_Objective_
Restate every entry word for word.

..............................

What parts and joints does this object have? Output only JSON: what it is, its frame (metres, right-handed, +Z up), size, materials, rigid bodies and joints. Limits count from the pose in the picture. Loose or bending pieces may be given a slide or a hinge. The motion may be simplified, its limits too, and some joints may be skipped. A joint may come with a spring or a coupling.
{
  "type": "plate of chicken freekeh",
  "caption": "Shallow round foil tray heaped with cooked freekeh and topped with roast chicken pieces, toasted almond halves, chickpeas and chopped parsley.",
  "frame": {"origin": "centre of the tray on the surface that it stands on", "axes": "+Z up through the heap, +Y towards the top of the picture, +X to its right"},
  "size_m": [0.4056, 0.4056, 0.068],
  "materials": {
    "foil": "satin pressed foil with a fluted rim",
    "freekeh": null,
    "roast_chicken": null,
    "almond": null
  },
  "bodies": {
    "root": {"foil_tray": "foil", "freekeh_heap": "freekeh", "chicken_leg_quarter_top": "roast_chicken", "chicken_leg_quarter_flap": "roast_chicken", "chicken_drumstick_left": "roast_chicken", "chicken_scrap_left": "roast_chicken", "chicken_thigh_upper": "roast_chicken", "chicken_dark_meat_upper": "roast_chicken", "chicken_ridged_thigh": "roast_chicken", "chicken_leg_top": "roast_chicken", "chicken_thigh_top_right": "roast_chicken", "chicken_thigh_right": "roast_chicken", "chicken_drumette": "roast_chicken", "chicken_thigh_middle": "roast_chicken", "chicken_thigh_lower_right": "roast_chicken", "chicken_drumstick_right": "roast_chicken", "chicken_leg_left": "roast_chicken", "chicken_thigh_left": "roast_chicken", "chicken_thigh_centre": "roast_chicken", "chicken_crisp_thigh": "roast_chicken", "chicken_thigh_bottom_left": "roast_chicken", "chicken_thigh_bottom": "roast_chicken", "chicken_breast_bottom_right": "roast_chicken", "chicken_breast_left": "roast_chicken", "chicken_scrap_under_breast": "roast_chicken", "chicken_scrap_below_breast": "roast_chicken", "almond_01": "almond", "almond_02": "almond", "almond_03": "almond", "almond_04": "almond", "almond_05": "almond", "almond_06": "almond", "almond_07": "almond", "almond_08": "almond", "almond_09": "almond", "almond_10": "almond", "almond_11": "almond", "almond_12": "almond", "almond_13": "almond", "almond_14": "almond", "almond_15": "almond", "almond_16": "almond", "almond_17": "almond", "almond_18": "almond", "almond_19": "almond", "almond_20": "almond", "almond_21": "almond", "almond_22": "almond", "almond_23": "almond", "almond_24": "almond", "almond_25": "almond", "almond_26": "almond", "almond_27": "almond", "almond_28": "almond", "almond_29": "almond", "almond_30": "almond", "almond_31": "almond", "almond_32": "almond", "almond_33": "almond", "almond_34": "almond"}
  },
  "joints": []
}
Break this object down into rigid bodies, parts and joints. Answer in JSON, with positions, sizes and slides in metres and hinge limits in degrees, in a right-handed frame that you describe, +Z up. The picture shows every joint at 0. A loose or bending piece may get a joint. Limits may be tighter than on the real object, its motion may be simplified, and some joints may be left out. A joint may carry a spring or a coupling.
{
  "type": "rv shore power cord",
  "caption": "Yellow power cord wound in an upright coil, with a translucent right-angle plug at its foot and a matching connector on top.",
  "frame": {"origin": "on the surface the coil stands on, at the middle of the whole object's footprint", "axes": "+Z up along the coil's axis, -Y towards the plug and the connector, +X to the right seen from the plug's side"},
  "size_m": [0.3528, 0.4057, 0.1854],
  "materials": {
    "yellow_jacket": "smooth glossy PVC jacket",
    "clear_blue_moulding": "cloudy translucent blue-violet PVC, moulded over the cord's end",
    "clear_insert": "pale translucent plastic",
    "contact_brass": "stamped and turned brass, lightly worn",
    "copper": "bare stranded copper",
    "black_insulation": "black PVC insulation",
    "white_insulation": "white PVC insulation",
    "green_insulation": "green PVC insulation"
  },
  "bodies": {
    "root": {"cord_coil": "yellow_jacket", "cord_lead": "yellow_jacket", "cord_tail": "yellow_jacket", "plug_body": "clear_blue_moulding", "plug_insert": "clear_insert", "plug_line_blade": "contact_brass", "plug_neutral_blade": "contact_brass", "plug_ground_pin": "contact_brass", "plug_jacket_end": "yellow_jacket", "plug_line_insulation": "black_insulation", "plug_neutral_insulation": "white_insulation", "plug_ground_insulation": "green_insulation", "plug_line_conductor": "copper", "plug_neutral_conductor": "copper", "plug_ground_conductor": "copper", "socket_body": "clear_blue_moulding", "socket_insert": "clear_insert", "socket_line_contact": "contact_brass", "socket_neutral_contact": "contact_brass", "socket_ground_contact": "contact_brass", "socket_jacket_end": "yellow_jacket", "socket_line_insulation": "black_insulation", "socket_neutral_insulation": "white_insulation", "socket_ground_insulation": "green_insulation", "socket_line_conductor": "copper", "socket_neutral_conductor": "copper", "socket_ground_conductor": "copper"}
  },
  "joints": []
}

..............................

_Reply to the exercise_
What parts and joints does this object have? Output only JSON: what it is, its frame (metres, right-handed, +Z up), size, materials, rigid bodies and joints. Limits count from the pose in the picture. Loose or bending pieces may be given a slide or a hinge. The motion may be simplified, its limits too, and some joints may be skipped. A joint may come with a spring or a coupling.
{
  "type": "plate of chicken freekeh",
  "caption": "Shallow round foil tray heaped with cooked freekeh and topped with roast chicken pieces, toasted almond halves, chickpeas and chopped parsley.",
  "frame": {"origin": "centre of the tray on the surface that it stands on", "axes": "+Z up through the heap, +Y towards the top of the picture, +X to its right"},
  "size_m": [0.4056, 0.4056, 0.068],
  "materials": {
    "foil": "satin pressed foil with a fluted rim",
    "freekeh": null,
    "roast_chicken": null,
    "almond": null
  },
  "bodies": {
    "root": {"foil_tray": "foil", "freekeh_heap": "freekeh", "chicken_leg_quarter_top": "roast_chicken", "chicken_leg_quarter_flap": "roast_chicken", "chicken_drumstick_left": "roast_chicken", "chicken_scrap_left": "roast_chicken", "chicken_thigh_upper": "roast_chicken", "chicken_dark_meat_upper": "roast_chicken", "chicken_ridged_thigh": "roast_chicken", "chicken_leg_top": "roast_chicken", "chicken_thigh_top_right": "roast_chicken", "chicken_thigh_right": "roast_chicken", "chicken_drumette": "roast_chicken", "chicken_thigh_middle": "roast_chicken", "chicken_thigh_lower_right": "roast_chicken", "chicken_drumstick_right": "roast_chicken", "chicken_leg_left": "roast_chicken", "chicken_thigh_left": "roast_chicken", "chicken_thigh_centre": "roast_chicken", "chicken_crisp_thigh": "roast_chicken", "chicken_thigh_bottom_left": "roast_chicken", "chicken_thigh_bottom": "roast_chicken", "chicken_breast_bottom_right": "roast_chicken", "chicken_breast_left": "roast_chicken", "chicken_scrap_under_breast": "roast_chicken", "chicken_scrap_below_breast": "roast_chicken", "almond_01": "almond", "almond_02": "almond", "almond_03": "almond", "almond_04": "almond", "almond_05": "almond", "almond_06": "almond", "almond_07": "almond", "almond_08": "almond", "almond_09": "almond", "almond_10": "almond", "almond_11": "almond", "almond_12": "almond", "almond_13": "almond", "almond_14": "almond", "almond_15": "almond", "almond_16": "almond", "almond_17": "almond", "almond_18": "almond", "almond_19": "almond", "almond_20": "almond", "almond_21": "almond", "almond_22": "almond", "almond_23": "almond", "almond_24": "almond", "almond_25": "almond", "almond_26": "almond", "almond_27": "almond", "almond_28": "almond", "almond_29": "almond", "almond_30": "almond", "almond_31": "almond", "almond_32": "almond", "almond_33": "almond", "almond_34": "almond"}
  },
  "joints": []
}
Break this object down into rigid bodies, parts and joints. Answer in JSON, with positions, sizes and slides in metres and hinge limits in degrees, in a right-handed frame that you describe, +Z up. The picture shows every joint at 0. A loose or bending piece may get a joint. Limits may be tighter than on the real object, its motion may be simplified, and some joints may be left out. A joint may carry a spring or a coupling.
{
  "type": "rv shore power cord",
  "caption": "Yellow power cord wound in an upright coil, with a translucent right-angle plug at its foot and a matching connector on top.",
  "frame": {"origin": "on the surface the coil stands on, at the middle of the whole object's footprint", "axes": "+Z up along the coil's axis, -Y towards the plug and the connector, +X to the right seen from the plug's side"},
  "size_m": [0.3528, 0.4057, 0.1854],
  "materials": {
    "yellow_jacket": "smooth glossy PVC jacket",
    "clear_blue_moulding": "cloudy translucent blue-violet PVC, moulded over the cord's end",
    "clear_insert": "pale translucent plastic",
    "contact_brass": "stamped and turned brass, lightly worn",
    "copper": "bare stranded copper",
    "black_insulation": "black PVC insulation",
    "white_insulation": "white PVC insulation",
    "green_insulation": "green PVC insulation"
  },
  "bodies": {
    "root": {"cord_coil": "yellow_jacket", "cord_lead": "yellow_jacket", "cord_tail": "yellow_jacket", "plug_body": "clear_blue_moulding", "plug_insert": "clear_insert", "plug_line_blade": "contact_brass", "plug_neutral_blade": "contact_brass", "plug_ground_pin": "contact_brass", "plug_jacket_end": "yellow_jacket", "plug_line_insulation": "black_insulation", "plug_neutral_insulation": "white_insulation", "plug_ground_insulation": "green_insulation", "plug_line_conductor": "copper", "plug_neutral_conductor": "copper", "plug_ground_conductor": "copper", "socket_body": "clear_blue_moulding", "socket_insert": "clear_insert", "socket_line_contact": "contact_brass", "socket_neutral_contact": "contact_brass", "socket_ground_contact": "contact_brass", "socket_jacket_end": "yellow_jacket", "socket_line_insulation": "black_insulation", "socket_neutral_insulation": "white_insulation", "socket_ground_insulation": "green_insulation", "socket_line_conductor": "copper", "socket_neutral_conductor": "copper", "socket_ground_conductor": "copper"}
  },
  "joints": []
}